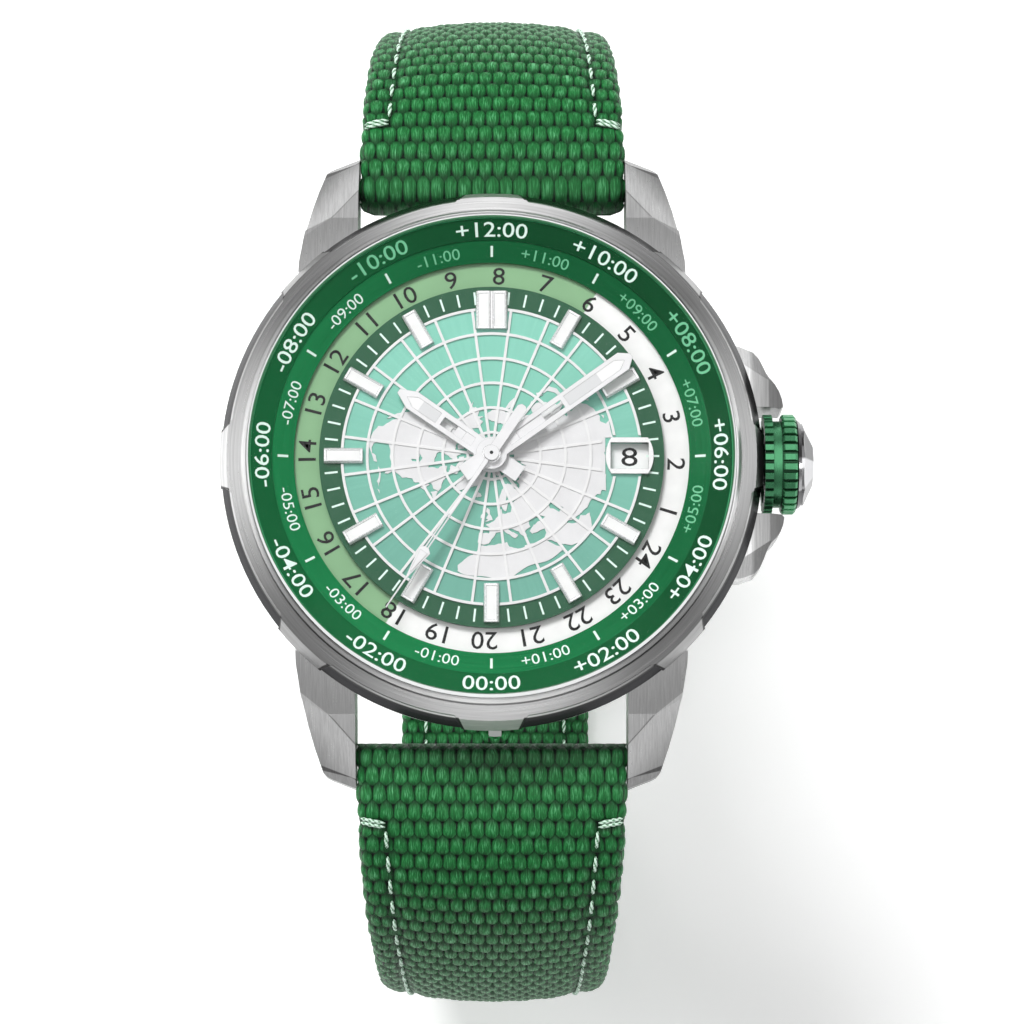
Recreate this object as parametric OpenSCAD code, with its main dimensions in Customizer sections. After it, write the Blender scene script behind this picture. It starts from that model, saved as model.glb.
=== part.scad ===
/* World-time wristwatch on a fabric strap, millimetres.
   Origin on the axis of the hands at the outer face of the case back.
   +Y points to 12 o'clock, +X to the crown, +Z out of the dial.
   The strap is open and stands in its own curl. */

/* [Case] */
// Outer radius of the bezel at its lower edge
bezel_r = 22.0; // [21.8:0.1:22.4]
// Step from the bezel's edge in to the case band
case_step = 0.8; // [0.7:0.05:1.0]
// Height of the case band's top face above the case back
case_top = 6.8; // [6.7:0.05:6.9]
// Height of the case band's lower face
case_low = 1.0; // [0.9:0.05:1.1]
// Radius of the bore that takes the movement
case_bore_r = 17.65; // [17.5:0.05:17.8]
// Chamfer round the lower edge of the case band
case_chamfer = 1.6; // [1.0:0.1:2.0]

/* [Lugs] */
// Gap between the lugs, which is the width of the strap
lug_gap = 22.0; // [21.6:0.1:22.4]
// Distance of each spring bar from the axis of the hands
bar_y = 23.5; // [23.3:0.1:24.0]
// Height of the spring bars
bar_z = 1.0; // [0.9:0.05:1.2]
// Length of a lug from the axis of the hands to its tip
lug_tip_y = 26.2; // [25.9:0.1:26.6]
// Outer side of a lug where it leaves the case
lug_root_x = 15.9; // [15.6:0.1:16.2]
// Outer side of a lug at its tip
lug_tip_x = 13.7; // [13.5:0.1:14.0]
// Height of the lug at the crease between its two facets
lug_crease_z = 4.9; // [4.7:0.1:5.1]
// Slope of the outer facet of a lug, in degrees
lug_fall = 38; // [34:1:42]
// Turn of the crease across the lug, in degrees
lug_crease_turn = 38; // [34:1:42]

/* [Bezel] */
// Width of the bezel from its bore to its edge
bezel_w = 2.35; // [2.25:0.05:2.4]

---

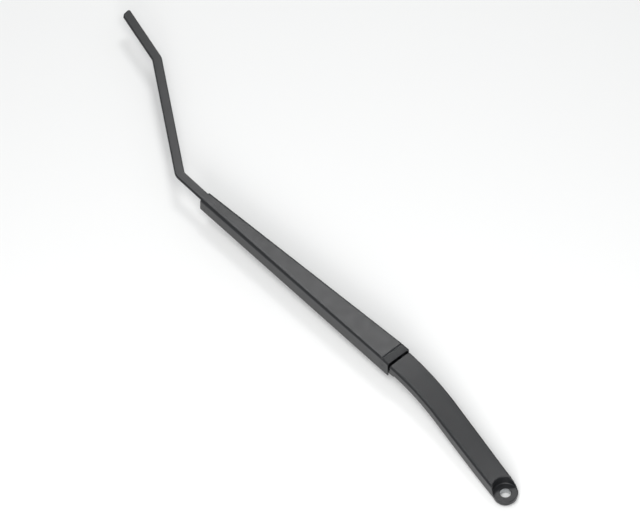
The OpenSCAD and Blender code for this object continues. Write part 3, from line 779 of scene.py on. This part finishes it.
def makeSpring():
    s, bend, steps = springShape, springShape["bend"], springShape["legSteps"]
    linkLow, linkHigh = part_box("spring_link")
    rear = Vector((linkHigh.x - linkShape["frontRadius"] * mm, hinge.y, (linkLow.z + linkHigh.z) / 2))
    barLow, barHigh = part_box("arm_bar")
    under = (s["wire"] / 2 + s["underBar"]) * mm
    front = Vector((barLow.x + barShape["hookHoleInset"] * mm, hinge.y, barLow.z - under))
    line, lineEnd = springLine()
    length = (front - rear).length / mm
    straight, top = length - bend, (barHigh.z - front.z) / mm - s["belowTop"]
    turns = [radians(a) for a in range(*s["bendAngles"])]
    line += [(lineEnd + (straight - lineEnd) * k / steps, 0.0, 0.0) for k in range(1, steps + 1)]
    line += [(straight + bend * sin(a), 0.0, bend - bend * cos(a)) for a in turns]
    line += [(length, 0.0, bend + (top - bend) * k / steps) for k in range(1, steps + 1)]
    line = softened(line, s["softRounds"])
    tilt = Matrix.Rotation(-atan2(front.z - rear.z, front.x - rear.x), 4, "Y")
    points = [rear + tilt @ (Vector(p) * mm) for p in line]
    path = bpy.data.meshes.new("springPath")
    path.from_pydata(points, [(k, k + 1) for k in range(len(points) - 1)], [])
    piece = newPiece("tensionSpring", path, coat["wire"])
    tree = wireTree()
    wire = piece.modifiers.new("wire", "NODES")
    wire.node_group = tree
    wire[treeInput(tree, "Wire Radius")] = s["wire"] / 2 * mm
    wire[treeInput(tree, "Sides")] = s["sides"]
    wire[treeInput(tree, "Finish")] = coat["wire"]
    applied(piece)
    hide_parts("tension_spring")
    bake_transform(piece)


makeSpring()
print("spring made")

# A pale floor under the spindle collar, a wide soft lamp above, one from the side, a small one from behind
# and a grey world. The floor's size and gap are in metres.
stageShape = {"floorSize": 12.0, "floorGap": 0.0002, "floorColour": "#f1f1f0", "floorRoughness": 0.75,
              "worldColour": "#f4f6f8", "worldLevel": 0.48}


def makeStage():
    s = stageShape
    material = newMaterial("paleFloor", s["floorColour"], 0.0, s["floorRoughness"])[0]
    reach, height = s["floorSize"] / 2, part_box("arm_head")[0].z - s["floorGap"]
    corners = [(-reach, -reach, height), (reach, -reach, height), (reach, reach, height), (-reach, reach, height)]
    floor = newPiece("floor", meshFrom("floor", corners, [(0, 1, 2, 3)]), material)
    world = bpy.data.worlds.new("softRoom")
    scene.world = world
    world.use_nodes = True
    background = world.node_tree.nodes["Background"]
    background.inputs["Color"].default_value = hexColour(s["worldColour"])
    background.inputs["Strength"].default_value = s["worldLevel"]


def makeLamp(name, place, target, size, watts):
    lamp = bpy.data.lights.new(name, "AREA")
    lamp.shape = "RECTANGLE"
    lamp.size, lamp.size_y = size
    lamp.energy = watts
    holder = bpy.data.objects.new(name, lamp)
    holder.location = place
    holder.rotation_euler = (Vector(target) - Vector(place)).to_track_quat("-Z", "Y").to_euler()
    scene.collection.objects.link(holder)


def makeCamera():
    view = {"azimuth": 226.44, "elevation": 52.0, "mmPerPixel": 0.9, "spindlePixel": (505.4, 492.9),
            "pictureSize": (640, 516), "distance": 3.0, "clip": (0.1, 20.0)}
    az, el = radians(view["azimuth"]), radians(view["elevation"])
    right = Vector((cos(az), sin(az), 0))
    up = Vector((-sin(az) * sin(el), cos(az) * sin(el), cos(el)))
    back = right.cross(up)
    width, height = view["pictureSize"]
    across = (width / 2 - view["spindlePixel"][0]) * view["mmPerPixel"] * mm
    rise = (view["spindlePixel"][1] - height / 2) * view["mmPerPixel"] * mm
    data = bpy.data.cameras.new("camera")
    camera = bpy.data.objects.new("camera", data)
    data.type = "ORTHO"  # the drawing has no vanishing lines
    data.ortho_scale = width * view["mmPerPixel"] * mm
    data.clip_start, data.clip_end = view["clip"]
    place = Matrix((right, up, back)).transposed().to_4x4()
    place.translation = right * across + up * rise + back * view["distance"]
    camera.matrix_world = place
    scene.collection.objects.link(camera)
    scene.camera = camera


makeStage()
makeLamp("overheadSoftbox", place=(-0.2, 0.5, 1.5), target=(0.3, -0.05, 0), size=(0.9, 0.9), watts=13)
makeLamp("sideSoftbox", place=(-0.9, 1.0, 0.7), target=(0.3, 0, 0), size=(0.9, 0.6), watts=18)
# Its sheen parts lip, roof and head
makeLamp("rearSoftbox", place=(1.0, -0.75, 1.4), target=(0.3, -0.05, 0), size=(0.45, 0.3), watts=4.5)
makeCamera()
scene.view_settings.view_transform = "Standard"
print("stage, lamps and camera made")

> Prompt: Make an exact transcription of the lines from the line with "Recreate this object" through the line with "The strap is", inclusive, omitting all others.

> Response for this exercise:
Recreate this object as parametric OpenSCAD code, with its main dimensions in Customizer sections. After it, write the Blender scene script behind this picture. It starts from that model, saved as model.glb.
=== part.scad ===
/* World-time wristwatch on a fabric strap, millimetres.
   Origin on the axis of the hands at the outer face of the case back.
   +Y points to 12 o'clock, +X to the crown, +Z out of the dial.
   The strap is open and stands in its own curl. */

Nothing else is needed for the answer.